TASK STATEMENT ▸ The lines to print start at the one containing "Reconstruct the object" and end at the one containing "const BAND_ABOVE_PLATE = 84;"; print them exactly, ends included, and only them.
##### STORED DATA
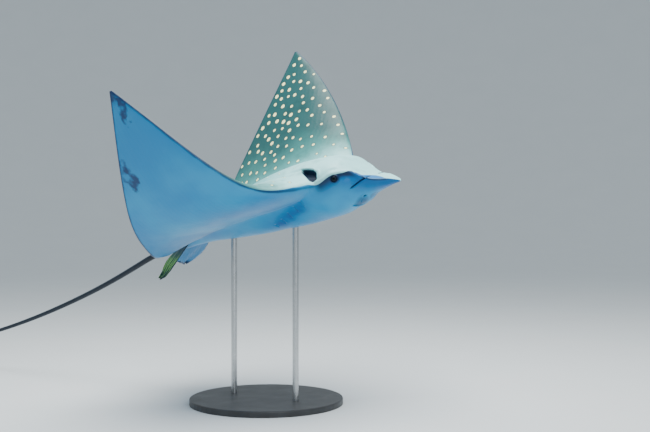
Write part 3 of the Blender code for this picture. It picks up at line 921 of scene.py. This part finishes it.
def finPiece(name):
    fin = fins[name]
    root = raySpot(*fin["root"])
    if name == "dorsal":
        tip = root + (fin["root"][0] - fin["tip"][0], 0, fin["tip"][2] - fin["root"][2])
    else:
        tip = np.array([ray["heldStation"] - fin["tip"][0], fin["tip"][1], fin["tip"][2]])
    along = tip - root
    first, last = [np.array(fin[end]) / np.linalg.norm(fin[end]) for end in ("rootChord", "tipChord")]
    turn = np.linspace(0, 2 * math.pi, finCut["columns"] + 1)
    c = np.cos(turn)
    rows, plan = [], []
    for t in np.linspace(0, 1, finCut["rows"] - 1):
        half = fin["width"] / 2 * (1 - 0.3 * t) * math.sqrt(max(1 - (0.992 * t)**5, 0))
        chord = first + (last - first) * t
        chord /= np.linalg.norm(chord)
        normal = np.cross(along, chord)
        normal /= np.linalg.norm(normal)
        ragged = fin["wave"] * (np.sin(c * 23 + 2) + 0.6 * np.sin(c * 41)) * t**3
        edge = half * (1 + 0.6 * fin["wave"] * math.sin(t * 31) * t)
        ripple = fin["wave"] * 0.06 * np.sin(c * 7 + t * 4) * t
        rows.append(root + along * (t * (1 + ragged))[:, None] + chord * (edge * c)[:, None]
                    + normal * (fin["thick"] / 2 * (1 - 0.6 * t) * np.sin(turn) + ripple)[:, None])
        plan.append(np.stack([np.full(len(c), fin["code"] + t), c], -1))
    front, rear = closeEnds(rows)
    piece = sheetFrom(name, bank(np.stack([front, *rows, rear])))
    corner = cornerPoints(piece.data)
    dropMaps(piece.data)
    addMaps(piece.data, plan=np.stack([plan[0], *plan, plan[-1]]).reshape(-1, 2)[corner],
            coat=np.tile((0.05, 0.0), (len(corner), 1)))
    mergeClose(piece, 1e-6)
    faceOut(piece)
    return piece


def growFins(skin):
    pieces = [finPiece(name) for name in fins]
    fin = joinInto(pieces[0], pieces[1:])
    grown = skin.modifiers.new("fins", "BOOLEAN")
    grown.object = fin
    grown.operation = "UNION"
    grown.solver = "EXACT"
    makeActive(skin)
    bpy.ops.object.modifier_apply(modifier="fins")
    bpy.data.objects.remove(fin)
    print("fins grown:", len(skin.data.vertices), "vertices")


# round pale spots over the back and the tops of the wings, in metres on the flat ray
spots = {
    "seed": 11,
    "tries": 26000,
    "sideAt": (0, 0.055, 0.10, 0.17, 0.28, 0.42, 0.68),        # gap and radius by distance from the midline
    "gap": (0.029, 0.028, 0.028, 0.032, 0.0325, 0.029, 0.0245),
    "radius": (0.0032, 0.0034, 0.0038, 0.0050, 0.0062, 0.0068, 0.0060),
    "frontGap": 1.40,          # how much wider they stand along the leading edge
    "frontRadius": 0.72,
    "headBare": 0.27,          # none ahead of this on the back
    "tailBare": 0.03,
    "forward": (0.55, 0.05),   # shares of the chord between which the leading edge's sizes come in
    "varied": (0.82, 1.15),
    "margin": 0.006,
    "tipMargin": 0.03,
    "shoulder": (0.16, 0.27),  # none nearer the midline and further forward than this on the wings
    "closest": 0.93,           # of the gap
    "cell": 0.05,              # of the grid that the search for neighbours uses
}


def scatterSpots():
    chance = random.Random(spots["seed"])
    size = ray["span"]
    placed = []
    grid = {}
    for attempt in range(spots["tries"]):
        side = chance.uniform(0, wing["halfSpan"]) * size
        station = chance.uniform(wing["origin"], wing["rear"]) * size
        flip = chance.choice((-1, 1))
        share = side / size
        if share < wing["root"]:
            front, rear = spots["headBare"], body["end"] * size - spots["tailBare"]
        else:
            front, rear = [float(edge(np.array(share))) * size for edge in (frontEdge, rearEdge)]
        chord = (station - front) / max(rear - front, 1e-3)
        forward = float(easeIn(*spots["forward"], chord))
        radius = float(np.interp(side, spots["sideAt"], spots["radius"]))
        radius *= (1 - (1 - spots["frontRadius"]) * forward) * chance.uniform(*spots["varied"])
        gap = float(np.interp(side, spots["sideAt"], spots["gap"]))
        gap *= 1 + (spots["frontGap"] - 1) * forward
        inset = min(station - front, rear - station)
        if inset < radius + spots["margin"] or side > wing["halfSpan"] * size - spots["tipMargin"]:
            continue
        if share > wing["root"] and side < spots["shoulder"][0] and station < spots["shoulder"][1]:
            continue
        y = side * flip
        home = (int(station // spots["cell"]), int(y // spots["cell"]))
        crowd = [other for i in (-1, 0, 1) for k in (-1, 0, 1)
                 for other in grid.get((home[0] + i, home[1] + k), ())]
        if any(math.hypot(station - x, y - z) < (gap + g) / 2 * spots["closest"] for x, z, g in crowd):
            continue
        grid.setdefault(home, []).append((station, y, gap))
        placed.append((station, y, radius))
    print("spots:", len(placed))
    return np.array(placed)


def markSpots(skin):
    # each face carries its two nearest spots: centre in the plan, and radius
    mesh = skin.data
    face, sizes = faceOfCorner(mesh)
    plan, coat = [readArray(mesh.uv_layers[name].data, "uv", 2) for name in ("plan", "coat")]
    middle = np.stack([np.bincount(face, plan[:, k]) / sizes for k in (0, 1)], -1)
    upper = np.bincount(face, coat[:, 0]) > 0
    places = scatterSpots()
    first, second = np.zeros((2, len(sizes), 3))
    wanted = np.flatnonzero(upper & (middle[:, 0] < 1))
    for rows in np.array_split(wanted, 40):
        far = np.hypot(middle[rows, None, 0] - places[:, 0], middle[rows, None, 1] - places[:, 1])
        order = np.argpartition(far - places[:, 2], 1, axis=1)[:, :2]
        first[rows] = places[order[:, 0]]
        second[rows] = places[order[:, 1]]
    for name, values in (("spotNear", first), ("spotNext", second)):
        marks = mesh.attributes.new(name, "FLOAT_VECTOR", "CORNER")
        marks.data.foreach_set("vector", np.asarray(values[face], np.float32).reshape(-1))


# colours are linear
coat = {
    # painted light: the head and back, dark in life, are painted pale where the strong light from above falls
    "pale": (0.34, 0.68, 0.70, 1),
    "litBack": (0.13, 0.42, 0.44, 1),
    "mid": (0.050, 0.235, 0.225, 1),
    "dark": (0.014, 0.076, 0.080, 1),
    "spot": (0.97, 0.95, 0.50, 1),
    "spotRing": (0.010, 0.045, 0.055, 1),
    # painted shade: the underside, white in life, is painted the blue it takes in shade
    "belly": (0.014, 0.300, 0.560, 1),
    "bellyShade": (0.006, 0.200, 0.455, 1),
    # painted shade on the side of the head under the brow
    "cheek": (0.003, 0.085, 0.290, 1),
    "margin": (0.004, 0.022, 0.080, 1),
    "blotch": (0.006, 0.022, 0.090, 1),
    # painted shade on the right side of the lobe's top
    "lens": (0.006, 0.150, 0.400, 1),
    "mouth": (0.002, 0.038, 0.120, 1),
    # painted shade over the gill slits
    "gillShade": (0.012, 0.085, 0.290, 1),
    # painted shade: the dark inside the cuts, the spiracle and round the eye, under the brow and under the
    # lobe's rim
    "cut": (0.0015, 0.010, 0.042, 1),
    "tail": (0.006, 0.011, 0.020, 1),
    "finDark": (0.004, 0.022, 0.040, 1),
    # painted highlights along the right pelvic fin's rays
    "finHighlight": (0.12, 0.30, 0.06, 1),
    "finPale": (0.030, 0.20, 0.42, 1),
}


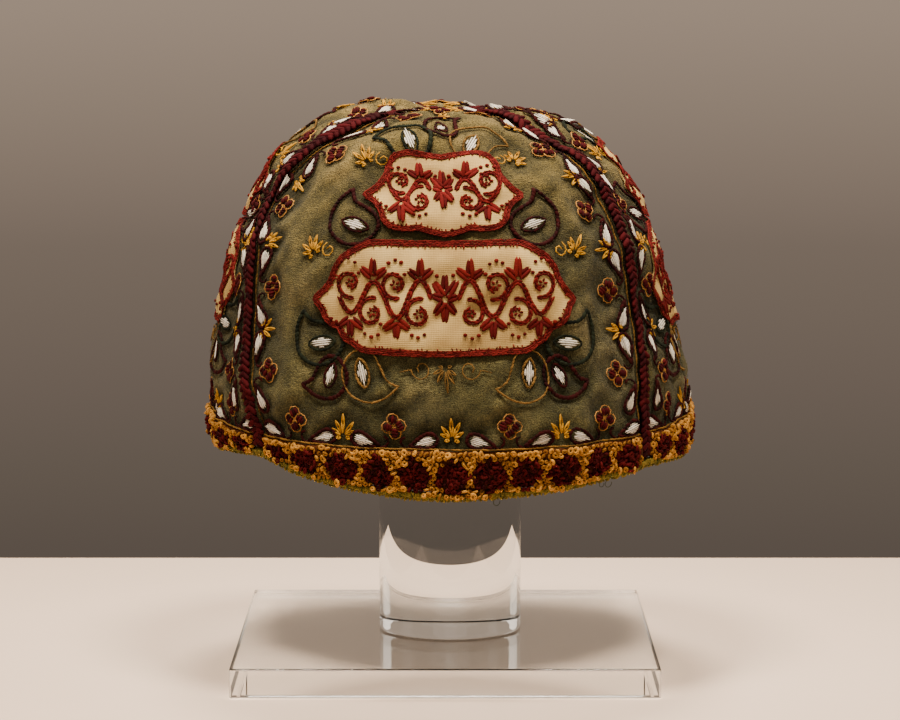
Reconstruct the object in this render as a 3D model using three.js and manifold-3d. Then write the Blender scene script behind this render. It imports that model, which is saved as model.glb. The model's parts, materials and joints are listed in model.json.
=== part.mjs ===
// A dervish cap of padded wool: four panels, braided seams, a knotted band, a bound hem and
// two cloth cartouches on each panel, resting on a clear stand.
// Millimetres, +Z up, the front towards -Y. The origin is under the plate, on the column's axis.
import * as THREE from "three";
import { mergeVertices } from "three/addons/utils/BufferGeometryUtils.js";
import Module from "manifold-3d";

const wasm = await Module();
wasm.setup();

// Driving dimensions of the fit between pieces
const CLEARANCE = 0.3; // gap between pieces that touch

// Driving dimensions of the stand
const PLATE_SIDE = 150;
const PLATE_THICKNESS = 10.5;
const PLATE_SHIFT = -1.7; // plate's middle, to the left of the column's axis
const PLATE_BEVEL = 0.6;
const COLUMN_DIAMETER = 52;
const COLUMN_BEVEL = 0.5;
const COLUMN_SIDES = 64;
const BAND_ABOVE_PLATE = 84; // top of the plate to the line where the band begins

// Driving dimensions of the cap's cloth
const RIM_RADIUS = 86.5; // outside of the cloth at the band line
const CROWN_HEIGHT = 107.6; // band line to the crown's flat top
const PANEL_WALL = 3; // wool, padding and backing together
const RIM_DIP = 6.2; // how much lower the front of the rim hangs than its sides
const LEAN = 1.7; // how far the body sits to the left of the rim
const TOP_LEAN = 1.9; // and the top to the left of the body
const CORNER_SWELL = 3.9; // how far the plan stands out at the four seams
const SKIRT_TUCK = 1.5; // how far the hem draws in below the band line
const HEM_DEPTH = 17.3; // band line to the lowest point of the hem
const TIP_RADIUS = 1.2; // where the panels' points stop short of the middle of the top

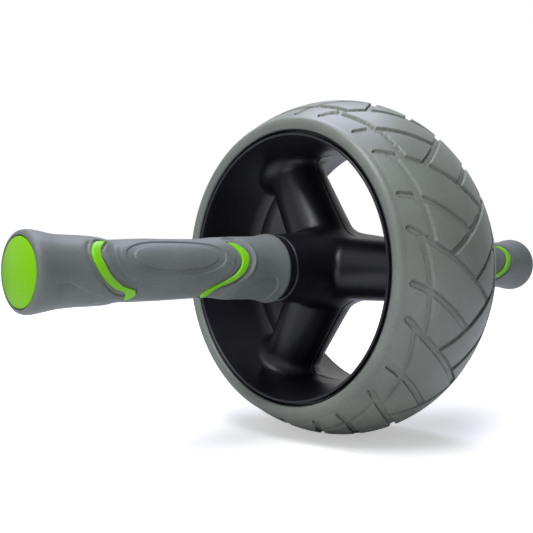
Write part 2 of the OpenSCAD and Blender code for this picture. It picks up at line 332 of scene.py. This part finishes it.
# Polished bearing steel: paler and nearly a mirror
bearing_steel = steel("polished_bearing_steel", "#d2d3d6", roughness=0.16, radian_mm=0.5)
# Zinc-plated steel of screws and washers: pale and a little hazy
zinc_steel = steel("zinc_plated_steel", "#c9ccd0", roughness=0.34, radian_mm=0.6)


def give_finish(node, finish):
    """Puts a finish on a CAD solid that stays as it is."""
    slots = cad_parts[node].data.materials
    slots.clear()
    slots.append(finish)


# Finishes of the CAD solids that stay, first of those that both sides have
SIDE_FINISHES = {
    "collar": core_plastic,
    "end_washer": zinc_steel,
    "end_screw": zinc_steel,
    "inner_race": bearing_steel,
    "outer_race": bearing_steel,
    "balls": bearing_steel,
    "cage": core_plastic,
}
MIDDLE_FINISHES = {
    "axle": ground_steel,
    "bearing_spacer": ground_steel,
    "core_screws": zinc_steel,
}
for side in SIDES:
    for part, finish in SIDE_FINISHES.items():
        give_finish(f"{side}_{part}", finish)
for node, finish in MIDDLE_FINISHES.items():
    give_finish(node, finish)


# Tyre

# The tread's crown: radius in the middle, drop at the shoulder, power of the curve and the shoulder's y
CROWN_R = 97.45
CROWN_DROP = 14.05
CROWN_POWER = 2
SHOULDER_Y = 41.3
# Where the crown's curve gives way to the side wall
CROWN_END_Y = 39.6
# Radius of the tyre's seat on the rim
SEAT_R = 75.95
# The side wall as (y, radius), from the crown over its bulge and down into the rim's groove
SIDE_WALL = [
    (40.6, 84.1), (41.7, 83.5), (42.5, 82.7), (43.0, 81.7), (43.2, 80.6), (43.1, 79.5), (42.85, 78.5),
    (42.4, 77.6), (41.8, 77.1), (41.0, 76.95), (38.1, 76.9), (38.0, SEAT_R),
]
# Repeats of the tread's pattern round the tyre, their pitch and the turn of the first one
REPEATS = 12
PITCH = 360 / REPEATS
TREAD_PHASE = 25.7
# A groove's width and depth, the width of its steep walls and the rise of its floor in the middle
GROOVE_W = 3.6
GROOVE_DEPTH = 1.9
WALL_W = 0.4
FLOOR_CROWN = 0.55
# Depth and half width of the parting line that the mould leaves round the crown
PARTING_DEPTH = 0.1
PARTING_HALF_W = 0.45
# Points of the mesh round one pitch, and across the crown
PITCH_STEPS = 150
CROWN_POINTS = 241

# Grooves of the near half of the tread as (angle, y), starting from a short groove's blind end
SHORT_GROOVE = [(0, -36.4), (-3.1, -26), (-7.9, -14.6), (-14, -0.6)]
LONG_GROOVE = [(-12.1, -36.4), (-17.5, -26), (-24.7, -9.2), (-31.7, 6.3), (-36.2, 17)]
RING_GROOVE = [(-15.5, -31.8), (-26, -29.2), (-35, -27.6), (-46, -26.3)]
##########
OUTPUT BELOW ▸
Reconstruct the object in this render as a 3D model using three.js and manifold-3d. Then write the Blender scene script behind this render. It imports that model, which is saved as model.glb. The model's parts, materials and joints are listed in model.json.
=== part.mjs ===
// A dervish cap of padded wool: four panels, braided seams, a knotted band, a bound hem and
// two cloth cartouches on each panel, resting on a clear stand.
// Millimetres, +Z up, the front towards -Y. The origin is under the plate, on the column's axis.
import * as THREE from "three";
import { mergeVertices } from "three/addons/utils/BufferGeometryUtils.js";
import Module from "manifold-3d";

const wasm = await Module();
wasm.setup();

// Driving dimensions of the fit between pieces
const CLEARANCE = 0.3; // gap between pieces that touch

// Driving dimensions of the stand
const PLATE_SIDE = 150;
const PLATE_THICKNESS = 10.5;
const PLATE_SHIFT = -1.7; // plate's middle, to the left of the column's axis
const PLATE_BEVEL = 0.6;
const COLUMN_DIAMETER = 52;
const COLUMN_BEVEL = 0.5;
const COLUMN_SIDES = 64;
const BAND_ABOVE_PLATE = 84; // top of the plate to the line where the band begins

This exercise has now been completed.